When I went to sleep with Ngoại down the hall from me, a necklace of red coral beads hung from my bed post, placed there by my mom to bring me luck and keep me safe. It’s said that red coral can get rid of nightmares, end wars. But I’ve always had nightmares, and wars keep happening. Red coral is also supposed to help your blood—if I’d known this, perhaps I’d have crept from my bed, out my door, and down the hallway to my dad’s office, and finding Ngoại sleeping peacefully and safely there on the futon, slipped it under her pillow.

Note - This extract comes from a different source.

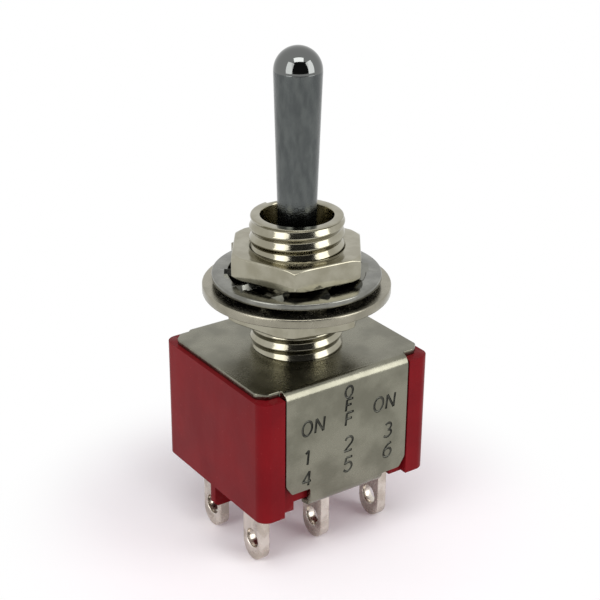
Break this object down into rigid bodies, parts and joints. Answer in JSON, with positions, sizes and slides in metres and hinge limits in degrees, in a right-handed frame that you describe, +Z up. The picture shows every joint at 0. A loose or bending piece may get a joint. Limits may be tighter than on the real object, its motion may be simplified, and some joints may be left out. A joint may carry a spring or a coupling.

Maybe now, by being near this coral reef, I can absorb its essence and bring it back to California and give life back to Ngoại, give her back good blood, make months into years and years into decades. She’d be eternal, and I’d never have to imagine life without her, and everything would be perfect. This first Christmas that my partner will spend with her won’t have to be the last. Family get-togethers wouldn’t have to be spent with her ghost. America wouldn’t have killed her. And I’ll have time to learn enough Vietnamese to translate this for her, time enough to think of what I’d say to her—because without the language to do it, I never even thought that hard about it.
Ngoại has always been more than a grandmother to me. She’s been our matriarch, the boat that brought us here, the anchor to where we come from, the barrier against life’s tides, the lighthouse to find home by, the reef we made a home in. Sometimes it was easy to forget she was a human—not a deity, not a god. Just a person. And she could get sick. I’ve known before what it’s like to lose family. But how can I lose this? What am I without her here? Who do we become without our history? What’s left of the earth when the reefs die?

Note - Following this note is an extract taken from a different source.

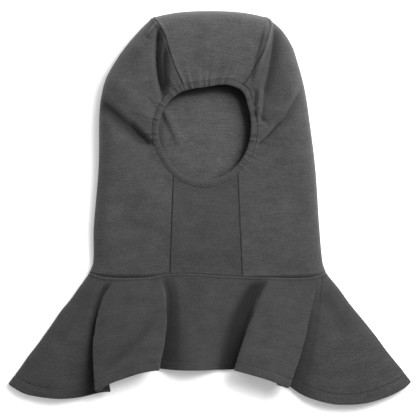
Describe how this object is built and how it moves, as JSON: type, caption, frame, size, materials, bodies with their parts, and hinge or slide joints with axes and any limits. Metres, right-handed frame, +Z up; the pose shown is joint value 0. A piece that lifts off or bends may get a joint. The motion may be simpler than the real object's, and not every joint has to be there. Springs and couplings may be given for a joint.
{
  "type": "knitted welding hood with bib",
  "caption": "Knitted cloth welding hood lying flat on its back, with a bound face opening, a chin panel, a crown panel and a flared bib that lies in raised folds.",
  "frame": {"origin": "middle of the hood's footprint, on the table that it lies on", "axes": "+X to the right as seen from above, +Y from the hem to the crown, +Z up, out of the face opening"},
  "size_m": [0.4511, 0.4388, 0.0407],
  "materials": {
    "knit": "dark grey heather knit, matt, with fine slubs across",
    "elastic": "dark grey elastic binding, folded and stitched, matt"
  },
  "bodies": {
    "root": {"crown_panel": "knit", "side_panel_left": "knit", "side_panel_right": "knit", "chin_panel": "knit", "face_binding": "elastic", "bib": "knit"}
  },
  "joints": []
}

I once went to a talk by Ken Liu, and he spoke of history beyond Western standards, as something different than just a thing that must remain. History can die, and disassemble, and decompose, and regrow, and rebuild, and rebecome. History exists simply because it once was—even without proof, without memory, without ruins. Ngoại will be gone, and our family will be gone, and Vietnam will be gone, and language and words will be gone, and the reefs will be gone, and it’s enough that at one time, they were here, and they were perfect.
I carry Ngoại’s family name as my middle name, and I imagine that even after she dies, I’ll hold her somewhere safe, nestled in my soul. I’ll find that coral necklace again, and wear it all my days, and protect her blood with my own. I’ll take her to a coral reef, in Vietnam, and it’ll be alive. She’ll lean her body against my sternum, put her feet up on my ribs, warm her hands against my blood vessels like a fire. She’ll rest her head on my heart like a pillow, and hear in its beats the rhythm of words I didn’t know I had to tell her.
I want to spend the entire night by the reef’s side, but as the sky drops, I swim back to shallower water. I have a flight back home tomorrow, and there are no reefs there, but they’re still somewhere. I’ll see them again another day, I swear. There’s still time. There’s still Ngoại.